What many people don’t realize about grief is that you can grieve many different things. People you love who have died, relationships ended that you thought would last, a life turned out differently than you always dreamed it would, and a multitude of other things. A lot of my poems tell the stories of my grief. They tell the stories of the darkest moments I’ve lived through. They also tell the stories of good and beautiful times. Of sunsets and sunrises and the joy of still being alive.


My life currently is being written in the blackest of ink, on the darkest of paper, done so hoping that no one will find it and be able to read what’s written there. It’s been just over a month since I started having suicidal ideations again. March 28th was the first one, and it scared the shit out of me. I have written in a previous post about having this experience in the past. What I didn’t mention is that it happened again shortly after the initial episode. This was in the fall/ winter of 2022 I believe. I have a hard time now remembering when things were happening in my life. There are entire years that have turned into blurry snapshots of events and feelings, some feel like they don’t have any memories at all.

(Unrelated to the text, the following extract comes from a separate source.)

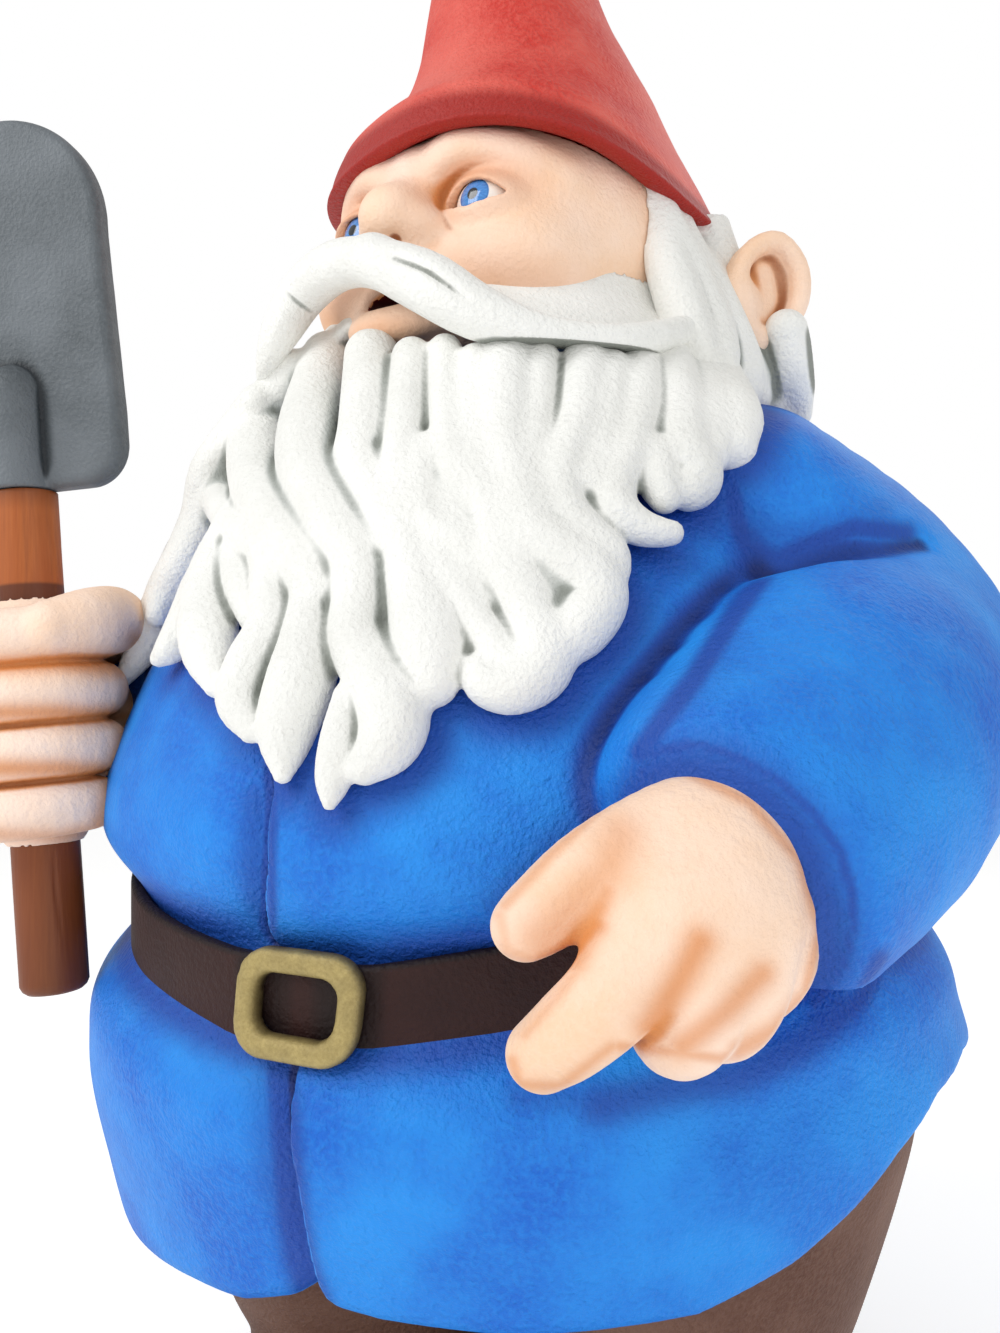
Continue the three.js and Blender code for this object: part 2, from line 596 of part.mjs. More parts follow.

The second episode was after I had taken the leave of absence from work mentioned previously, and I actually ended up quitting that position. I knew I couldn’t go back to it because my functionality as a working adult was just not there anymore. I was skating under the radar, and I had no idea how I was never discovered. The shortcomings were blatant to me because I was having a hard time even doing the basics of living. Getting out of bed, eating, doing just about anything except sleeping. Once I had resigned from that job, and after being unemployed for a bit, it came to a point where I could no longer NOT work. My partner at the time told me that I needed to go back to work because he had been stressed about our financial situation, and that we were barely making it by each month. This was the first time I had heard from him that he felt this way, and that our situation was vastly different than what he had led me to believe. He told me initially that we would be ok financially for a while if I wasn’t working. We had discussed the option of me quitting my job to focus on feeling better and he said we would be fine and that I should do what I needed to do. Unfortunately, this conversation about going back to work at his urging, was not a nice one. I didn’t really feel ready to go back to working full time, but I had to. So, I set out to find a new job. I guess I still looked pretty good on paper and could talk my way through an interview well enough that I landed a job, and it was making more money than I’d ever made in my life. I thought that maybe I was going to be ok going back to work after all. Especially for the money I would be getting paid. I started the new job and quickly realized I was in way over my head. It was in a field I hadn’t worked in before, and I was going to be learning on the job. I lasted less than 2 weeks before the ideations returned. I remember I was driving to work one morning, and I had an overwhelming ideation in the car while stopped at a light. I was then stricken with fear that this was happening again when stress was applied. It was as if I reached a threshold of being able to cope with stress. The new job sent me over the edge and my brain’s immediate coping thought was to get out. I had to get out of there. And by getting out, it didn’t mean just quit and go back home. It meant to die.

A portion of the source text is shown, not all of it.